*DATA EXCERPT*

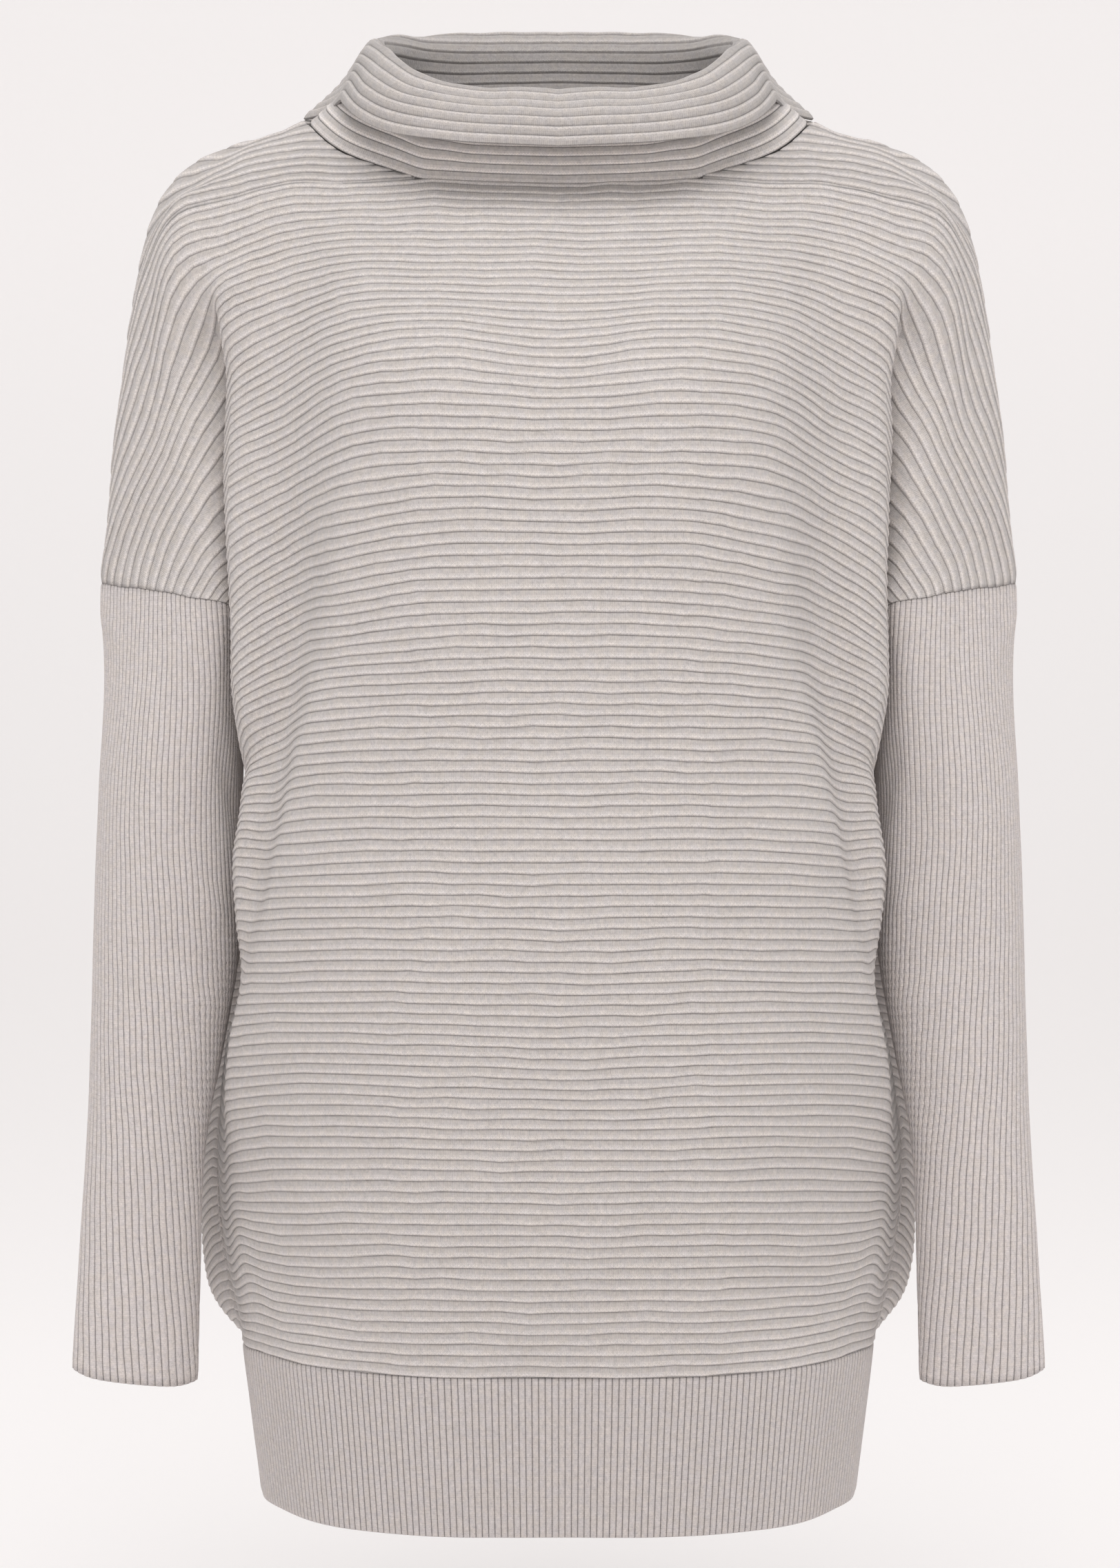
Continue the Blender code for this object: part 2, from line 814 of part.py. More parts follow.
def ring_by_length(points, count):
    """The closed string of points read at equal steps along its length."""
    closed = np.vstack([points, points[:1]])
    steps = np.linalg.norm(np.diff(closed, axis=0), axis=1)
    along = np.concatenate([[0], np.cumsum(steps)])
    wanted = np.linspace(0, along[-1], count, endpoint=False)
    return np.stack([np.interp(wanted, along, closed[:, k]) for k in range(3)], axis=1)


def ring_outward(points):
    """Level directions out of a closed ring of points that runs anticlockwise from above."""
    along = np.roll(points, -1, axis=0) - np.roll(points, 1, axis=0)
    out = np.stack([along[:, 1], -along[:, 0], np.zeros(len(points))], axis=1)
    return out / (np.linalg.norm(out, axis=1)[:, None] + 1e-9)


def fine_ribbed_tube(name, section, levels, ribs, plain_count, collection):
    """A tube of upright fine ribs: section(level, count) gives its ring at each level."""
    cloth = Cloth(name)
    outer = []
    inner = []
    for level in levels:
        ring = section(level, 2 * ribs)
        rise = np.where(np.arange(2 * ribs) % 2 == 1, FINE_RISE, 0.0)[:, None]
        outer.append(cloth.add(list(ring + rise * ring_outward(ring))))
        plain = section(level, plain_count)
        inner.append(cloth.add(list(plain - WALL * ring_outward(plain))))

    def looped(indices):
        count = len(indices)
        return [(k / count, indices[k % count]) for k in range(count + 1)]

    for rings in (outer, inner):
        for low, high in zip(rings, rings[1:]):
            cloth.strip(looped(low), looped(high))
    cloth.strip(looped(outer[0]), looped(inner[0]))
    cloth.strip(looped(outer[-1]), looped(inner[-1]))
    return cloth.build("fine_rib", collection)


def arm_ring():
    """The arm opening as a dense ring, anticlockwise from above, starting at the underarm."""
    ribs = np.linspace(UNDERARM_RIB, ARM_TOP_RIB, SEAM_STEPS)
    front = line_at(ARM_OPENING_FRONT, ribs)
    back = line_at(ARM_OPENING_BACK, ribs)
    return np.vstack([front[:-1], back[::-1][:-1]])


def sleeve_section(side, drop, count):
    """One ring of a sleeve at a share of its drop from seam to cuff."""
    rows = np.asarray(SLEEVE_SECTIONS, float)
    centre_x, centre_y, half_width, half_depth, roundness = cubic(rows[:, 1:], rows[:, 0], [drop])[0]
    roundness = min(max(roundness, 0.0), 1.0)
    top = ring_by_length(arm_ring(), count)
    turn = np.linspace(0, 2 * math.pi, 4 * count, endpoint=False)
    round_ring = np.stack([-half_width * np.cos(turn), -half_depth * np.sin(turn), 0 * turn], axis=1)
    round_ring = ring_by_length(round_ring, count)
    _, top_x, top_y, top_half_width, top_half_depth, _ = SLEEVE_SECTIONS[0]
    seam = (top - (top_x, top_y, 0)) * (1, 1, 0)
    scaled = seam * (half_width / top_half_width, half_depth / top_half_depth, 1)
    ring = scaled * (1 - roundness) + round_ring * roundness
    cuff_z = CUFF_Z + CUFF_TILT * ring[:, 0]
    ring += (centre_x, centre_y, 0)
    under = np.clip((UNDERARM_CLEAR_X - top[:, 0]) / UNDERARM_CLEAR_WIDTH, 0, 1)
    top_z = top[:, 2] - CLEAR_OF_SEAM - UNDERARM_CLEARANCE * under
    ring[:, 2] = top_z * (1 - drop) + cuff_z * drop
    if side < 0:
        ring = ring[::-1] * (-1, 1, 1)
    return ring


def make_sleeve(name, side, collection):
    """A sleeve from the arm opening to its open cuff."""
    return fine_ribbed_tube(
        name,
        lambda level, count: sleeve_section(side, level, count),
        SLEEVE_LEVELS,
        SLEEVE_RIBS,
        SLEEVE_PLAIN_POINTS,
        collection,
    )


def hem_seam_ring():
    """The lower edge of front and back as one ring, anticlockwise from above, from the front middle."""
    shares = np.linspace(0, 1, SEAM_STEPS)
    front = FRONT.points(np.zeros(SEAM_STEPS), shares)
    back = BACK.points(np.zeros(SEAM_STEPS), shares)
    right = np.vstack([front, back[::-1]])
    left = right[::-1][1:-1] * (-1, 1, 1)
    return np.vstack([right, left])


def hem_section(level, count):
    """One ring of the hem band, at a share of its drop from the seam."""
    ring = ring_by_length(hem_seam_ring(), count)
    low, high = ring.min(axis=0), ring.max(axis=0)
    scale_x = 1 + (HEM_HALF_WIDTH / high[0] - 1) * level
    depth = np.where(ring[:, 1] < 0, HEM_FRONT / low[1], HEM_BACK / high[1])
    scale_y = 1 + (depth - 1) * level
    top_z = ring[:, 2] - CLEAR_OF_SEAM
    z = top_z * (1 - level) + HEM_BOTTOM_Z * level
    return np.stack([ring[:, 0] * scale_x, ring[:, 1] * scale_y, z], axis=1)


def neckline_points():
    """The body's neck edge on one side, from the front middle to the back middle."""
    found = []
    for share in (0.0, 0.06, 0.12, 0.17):
        found.append((FRONT, FRONT_NECK_RIB, share))
    for rib in np.linspace(115, TOP_RIB, 12):
        found.append((FRONT, rib, FRONT.start(rib)))
    for rib in np.linspace(TOP_RIB, 121.5, 4):
        found.append((BACK, rib, BACK.start(rib)))
    for share in (0.12, 0.06, 0.0):
        found.append((BACK, BACK_NECK_RIB, share))
    return np.array([panel.points([rib], [share])[0] for panel, rib, share in found])


def smoothed(curve):
    """The half neck curve with its corners eased, mirrored at both ends."""
    for _ in range(BASE_EASING):
        before = np.vstack([curve[1:2] * (-1, 1, 1), curve[:-1]])
        after = np.vstack([curve[1:], curve[-2:-1] * (-1, 1, 1)])
        curve = (before + 2 * curve + after) / 4
    return curve


def collar_paths(stations):
    """The collar's middle line at each station: base, stand, roll, fall and free edge."""
    rim = line_at(COLLAR_RIM, stations)
    fall = line_at(COLLAR_FALL, stations)
    edge = line_at(COLLAR_EDGE, stations)
    neck = neckline_points()
    bearing = np.arctan2(neck[:, 0], -neck[:, 1])
    order = np.argsort(bearing)
    wanted = np.arctan2(rim[:, 0], -rim[:, 1])
    even = np.linspace(0, math.pi, BASE_STEPS + 1)
    curve = np.stack([np.interp(even, bearing[order], neck[order][:, k]) for k in range(3)], axis=1)
    curve = smoothed(curve)
    base = np.stack([np.interp(wanted, even, curve[:, k]) for k in range(3)], axis=1)
    inward = -base * (1, 1, 0)
    inward /= np.linalg.norm(inward, axis=1)[:, None]
    up = np.array((0, 0, 1.0))
    base = base + inward * BASE_INWARD + up * BASE_UP
    roll_in = rim + inward * COLLAR_ROLL - up * COLLAR_ROLL
    roll_out = rim - inward * COLLAR_ROLL - up * COLLAR_ROLL
    stand = (base + roll_in) / 2 + inward * STAND_INWARD
    return np.stack([base, stand, roll_in, rim, roll_out, fall, edge], axis=1)


def collar_face(path, side_offsets):
    """Points of a section beside its middle line: rows of (share along the path, offset)."""
    spans = np.linalg.norm(np.diff(path, axis=0), axis=1)
    along = np.concatenate([[0], np.cumsum(spans)])
    share = np.array([s for s, _ in side_offsets]) * along[-1]
    offset = np.array([o for _, o in side_offsets])[:, None]
    here = cubic(path, along, share)
    ahead = cubic(path, along, np.minimum(share + 0.4, along[-1]))
    behind = cubic(path, along, np.maximum(share - 0.4, 0))
    tangent = ahead - behind
    tangent /= np.linalg.norm(tangent, axis=1)[:, None]
    level = path[3] * (1, 1, 0)
    level = np.cross((0, 0, 1.0), level / np.linalg.norm(level))
    across = np.cross(tangent, level)
    across /= np.linalg.norm(across, axis=1)[:, None]
    return here + across * offset


def collar_section():
    """Offsets round the collar's wall: the ribbed fall and stand outside, and the plain faces between."""
    half = WALL / 2
    outside = []
    for k in range(2 * STAND_RIBS + 1):
        outside.append((STAND_END * k / (2 * STAND_RIBS), half + (RIB_RISE if k % 2 else 0)))
    outside += [(0.44, half), (0.50, half), (0.56, half), (0.72, half), (0.86, half), (1.0, half)]
    inside = [(0.0, half), (0.16, half), (0.34, half), (0.45, half), (0.52, half)]
    for k in range(2 * FALL_RIBS + 1):
        place = FALL_START + (1 - FALL_START) * k / (2 * FALL_RIBS)
        inside.append((place, half + (RIB_RISE if k % 2 else 0)))
    return outside, inside


def make_collar(collection):
    """The roll collar: one strip folded over, closed round the neck."""
    cloth = Cloth("collar")
    outside, inside = collar_section()
    paths = collar_paths(np.array(COLLAR_STATIONS, float))
    columns = []
    for path in paths:
        out_points = collar_face(path, [(s, -o) for s, o in outside])
        in_points = collar_face(path, inside)
        columns.append(np.vstack([out_points, in_points[::-1]]))
    mirrored = [c * (-1, 1, 1) for c in columns[1:-1]]
    ring = columns + mirrored[::-1]
    strings = [cloth.add(list(points)) for points in ring]
    count = len(strings[0])
    for k, string in enumerate(strings):
        following = strings[(k + 1) % len(strings)]
        first = [(i, string[i % count]) for i in range(count + 1)]
        second = [(i, following[i % count]) for i in range(count + 1)]
        cloth.strip(first, second)
    return cloth.build("broad_rib", collection)


def clear_scene():
    for found in list(bpy.data.objects):
        bpy.data.objects.remove(found)


def main():
    clear_scene()
    collection = bpy.data.collections.new(GARMENT)
    bpy.context.scene.collection.children.link(collection)
    make_panel(FRONT, FRONT_COLUMNS, collection)
    make_panel(BACK, BACK_COLUMNS, collection)
    make_sleeve("sleeve_right", 1, collection)
    make_sleeve("sleeve_left", -1, collection)
    fine_ribbed_tube("hem_band", hem_section, (0.0, 1.0), HEM_RIBS, HEM_PLAIN_POINTS, collection)
    make_collar(collection)


main()
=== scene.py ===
"""Dresses the roll neck tunic: ribbed knitted walls, yarn, floor, lights and camera.

Each knitted piece is a thin closed wall on the form of its solid, with rounded ribs and soft folds.
Lengths in the tables are in millimetres: X from side to side, Y from front (minus) to back, Z up.
"""

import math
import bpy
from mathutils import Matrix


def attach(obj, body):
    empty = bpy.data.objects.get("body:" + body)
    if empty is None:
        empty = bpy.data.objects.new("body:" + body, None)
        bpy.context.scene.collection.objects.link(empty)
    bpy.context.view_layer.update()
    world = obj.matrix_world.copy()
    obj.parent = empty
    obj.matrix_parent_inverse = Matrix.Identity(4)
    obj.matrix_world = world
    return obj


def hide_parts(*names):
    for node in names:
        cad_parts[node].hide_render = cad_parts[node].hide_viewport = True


bl_info = {
    "name": "Roll Neck Tunic",
    "version": (1, 0, 0),
    "blender": (4, 5, 0),
    "location": "View3D > Sidebar > Tunic",
    "description": "Knits the pieces of a roll neck tunic and sets its stage",
    "category": "Object",
}

from dataclasses import dataclass

import bmesh
import bpy
import numpy as np
from bpy.props import FloatProperty, FloatVectorProperty, PointerProperty
from bpy.types import Operator, Panel, PropertyGroup
from mathutils import Vector

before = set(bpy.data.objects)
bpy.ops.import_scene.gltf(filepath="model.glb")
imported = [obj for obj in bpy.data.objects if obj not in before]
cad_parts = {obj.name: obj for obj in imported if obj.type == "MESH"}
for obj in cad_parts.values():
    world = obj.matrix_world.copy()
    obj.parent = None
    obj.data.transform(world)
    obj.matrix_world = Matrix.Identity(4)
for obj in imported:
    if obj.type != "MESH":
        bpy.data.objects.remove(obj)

MM = 0.001
BODY = "root"

# Ribs: the broad ones are numbered upward from the hem seam, and a whole number is a groove
UNDERARM_RIB = 85
ARM_TOP_RIB = 107
FRONT_NECK_RIB = 114.5
BACK_NECK_RIB = 121
TOP_RIB = 122.5
RIB_PITCH = 6.1
STITCHES_ACROSS_RIB = 6
SEAM_GAP = 0.1

# One broad rib from its lower groove to the next: share of the pitch, share of the rise
BROAD_PROFILE = (
    (0.0, 0.0), (0.07, 0.66), (0.16, 0.98), (0.32, 1.0), (0.48, 0.74), (0.7, 0.6), (0.92, 0.44),
)
# One fine rib from groove to groove, in the same columns
FINE_PROFILE = (
    (0.0, 0.0), (0.09, 0.6), (0.26, 0.95), (0.5, 1.0), (0.74, 0.95), (0.91, 0.6), (1.0, 0.0),
)

# Soft folds of the front: start x, start z, end x, end z, half width, rise
FRONT_FOLDS = (
    (-58, -403, -86, -640, 15, 1.6), (88, -470, 93, -612, 13, 1.2), (147, -520, 146, -615, 10, 1.4),
    (-135, -520, -133, -612, 11, 1.4), (-107, -520, -102, -600, 12, -1.3),
    (118, -540, 122, -630, 11, -1.0), (-160, -596, -146, -652, 8, 2.0), (158, -590, 145, -650, 8, 1.8),
    (-140, -622, -128, -672, 8, -1.6), (141, -615, 126, -668, 9, -1.5), (-20, -455, -34, -600, 18, -0.9),
    (36, -430, 44, -560, 16, 0.8), (20, -560, 12, -665, 15, 0.9), (-72, -180, -60, -290, 20, -0.8),
    (70, -190, 60, -300, 20, -0.7), (-36, -150, -22, -230, 16, 0.7), (96, -330, 110, -440, 12, -1.0),
    (-98, -340, -112, -450, 12, -1.2), (-108, -170, -121, -305, 9, 1.4), (-119, -282, -152, -412, 9, 1.9),
    (-149, -392, -172, -512, 8, 1.7), (-170, -495, -180, -578, 8, 1.3), (109, -165, 122, -302, 9, 1.3),
    (120, -285, 151, -405, 9, 1.8), (149, -395, 171, -505, 8, 1.5), (170, -492, 179, -570, 8, 1.2),
    (-174, -128, -174, -276, 7, 1.2), (-173, -262, -164, -346, 6, 2.1), (-165, -336, -171, -432, 7, 1.3),
    (-171, -416, -164, -462, 6, 1.1), (175, -132, 174, -272, 7, 1.1), (173, -266, 165, -350, 6, 1.9),
    (166, -338, 171, -428, 7, 1.2), (171, -414, 164, -466, 6, 1.0), (-141, -240, -156, -372, 9, -1.8),
    (141, -236, 155, -366, 9, -1.7),
)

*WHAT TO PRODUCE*
Every line above that contains the word "link" should be reported.

*SOLUTION TO THE EXERCISE*
    bpy.context.scene.collection.children.link(collection)
        bpy.context.scene.collection.objects.link(empty)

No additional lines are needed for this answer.